Olufemi Bolarin, the lanky farmer and suit-and-tie-wearing agricultural lecturer from the University of Ilorin, situated smackdab in the middle of Nigeria, is very keen on promoting science through the media. Iliorin farmers grow it all: maize, yams, millet and other cereals, leafy greens, citrus fruit and palm trees.
But which media? There are, for example, 133 newspapers in Nigeria, the most populous of countries on this vast continent.
Dr Bolarin went through copies from 1996 to 2005 of four English-language national newspapers, Punch, Tribune, New Nigeria and Daily Time (the first two are privately-owned, the last two government-owned) to see how much coverage was of use to farmers. The 50-year-old from the university’s extension and rural development department didn’t use vernacular print media, local papers or electronic broadcasting such as radio or television.
There’s a certain amount of sympathy for anyone trying to conduct academic work in Nigeria, given the difficulties of the environment in which researchers operate. It really mucks up your ability to conduct a useful comparison when the military junta then running the nation closed down the private newspapers, doesn’t it? And we’re not even going to talk about the electricity failures and the water shortages…

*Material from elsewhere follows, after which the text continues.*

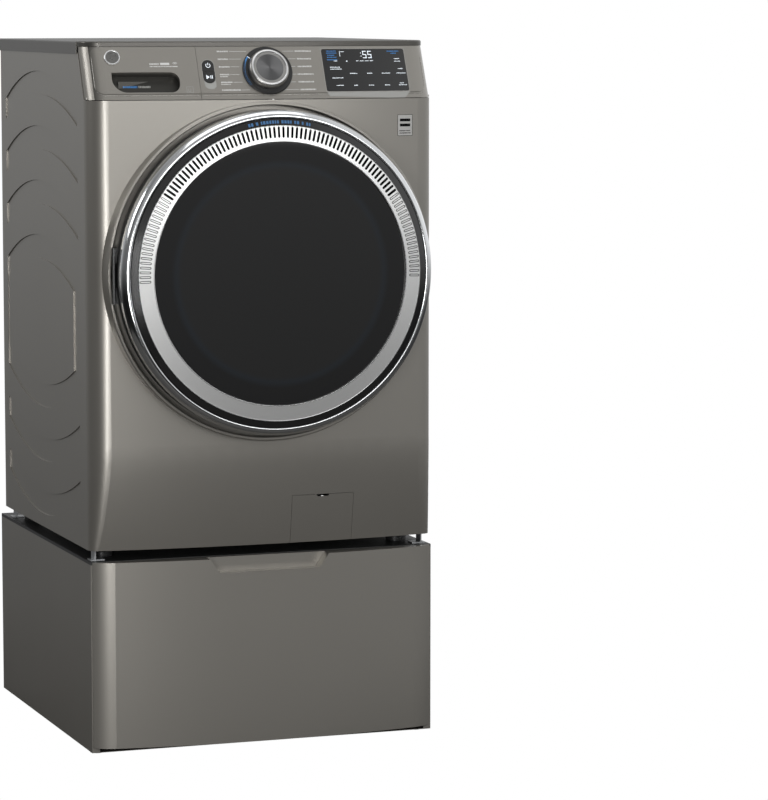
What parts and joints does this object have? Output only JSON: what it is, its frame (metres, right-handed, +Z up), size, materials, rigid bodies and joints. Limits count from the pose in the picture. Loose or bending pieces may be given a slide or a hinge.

This father-of-three (twin girls Fumibi and Funmilola, and a son, Syi, and teacher wife Joyce) personally was not impressed with the fact that about 60 per cent of the editions had no agricultural research reporting. Nor was he impressed with the type of agricultural research that was published, as much of it was “skewed” towards obediently reporting on policy announcements made by political bigwigs. Very little of the reporting, he said, was helpful to farmers trying to increase their food production.
But a rowdy question and answer session resulted, based to a large degree on his conclusions, was waiting for Bolarin and the session chairperson, fellow Nigerian and broadcaster Diran Onifade from the World Federation of Science Journalists.
Why was Bolarin’s conclusion controversial? The Nigerian government, he concluded, “should force all national newspapers to carry agricultural news in a column.”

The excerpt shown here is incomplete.